Is there a draw back in including all these spring structures in the computational model? Is there a way to improve this without additional computational complexity overhead?

Staffjamesfong1

@SeanW0823 @modatberkeley The red springs are there to encourage the cloth to resist bending. If you make them too strong, then your cloth will not bend at all, and behave more like a sheet of metal.

Sicheng-Pan

How does the added red springs help to resist out of plane bending?

jonathanlu31

I think before without those springs, the sheet could just fold over without encountering any resistance from the springs. But with the red springs, if it tries to fold/bend, either the red springs get stretched or squished, which resists the movement.

michelllepan

I wonder what impact adding the red springs in a different configuration would have, such as connecting them over every two points instead of every other point.

andrewhuang56

That's quite interesting!
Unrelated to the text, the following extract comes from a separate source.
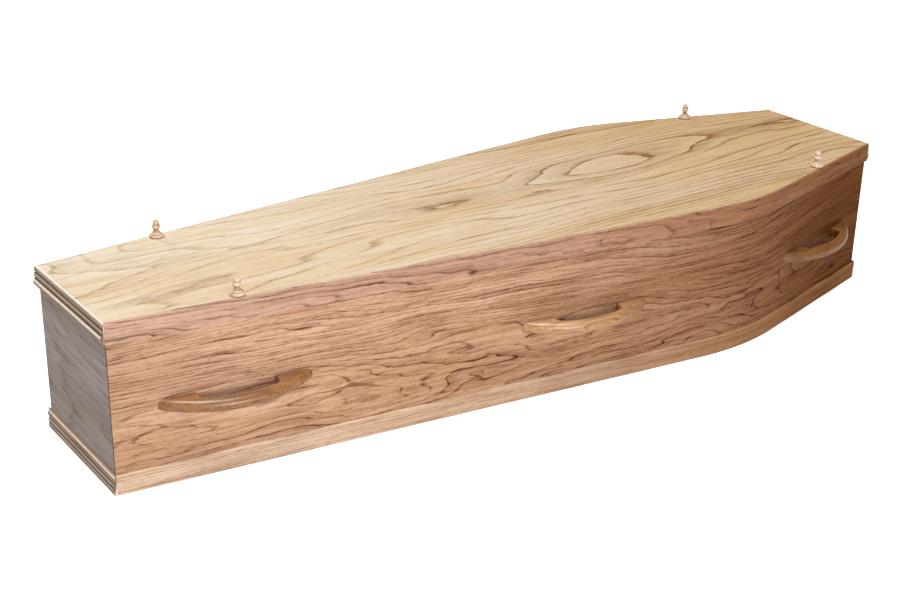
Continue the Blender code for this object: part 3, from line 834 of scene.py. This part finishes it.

I'm not sure, but my guess is that the surface might become less resistant (relative to every other) to really small wrinkling since there's now no direct force keeping points that are two apart close together. So I wouldn't be surprised if larger wrinkles/bends were a bit harder to create than without any red springs, there would still be mini-bends at each point. I can't really think of a material that would be well modeled by this, but maybe it's good for something that shrivels up in a weird fashion.

starptr

Others might've found this obvious but I had some trouble gaining intuition for how in-plane springs such as those in red could help resist out-of-plane bending. This is because connecting non-neighboring points is fundamentally different from connecting neighboring points. If you imagine the springs connecting neighboring edges as mechanical axis, you can start to visualize the red springs as the mechanism which stops the sheet from bending into itself.

renaju

I am wondering if the red springs are only added on one side of the sheet instead of both, wouldn't they only resist the sheet from folding over to that side, or at least affect bending behavior to two sides differently? In general, does the mass-spring system have a concept of "sides" since the points masses and springs have no volume?

joeyzhao123

I think we consider the springs as actually the sheet itself? So technically it's on both sides already.

ShrihanSolo

I may be wrong here, but I believe one of the crucial difference between this and the other constraints, is that this is primarily useful as a resistive force while the others are attractive, used to maintain the structure between point masses.

sZwX74

@renaju I don't think we need springs on both sides because as @joeyzhao said the logic is that if the springs attempt to fix the distance between nodes that are two away. Even if we continue to intuit the springs as being on "one side", if the sheet bends to one side, they'll stretch the springs, which will try to shrink back to rest length, and therefore bend the structure back to the plane. If the sheet bends to the other side, the springs will contract but still try to repel back outward to rest length, and therefore bend the sheet the other way.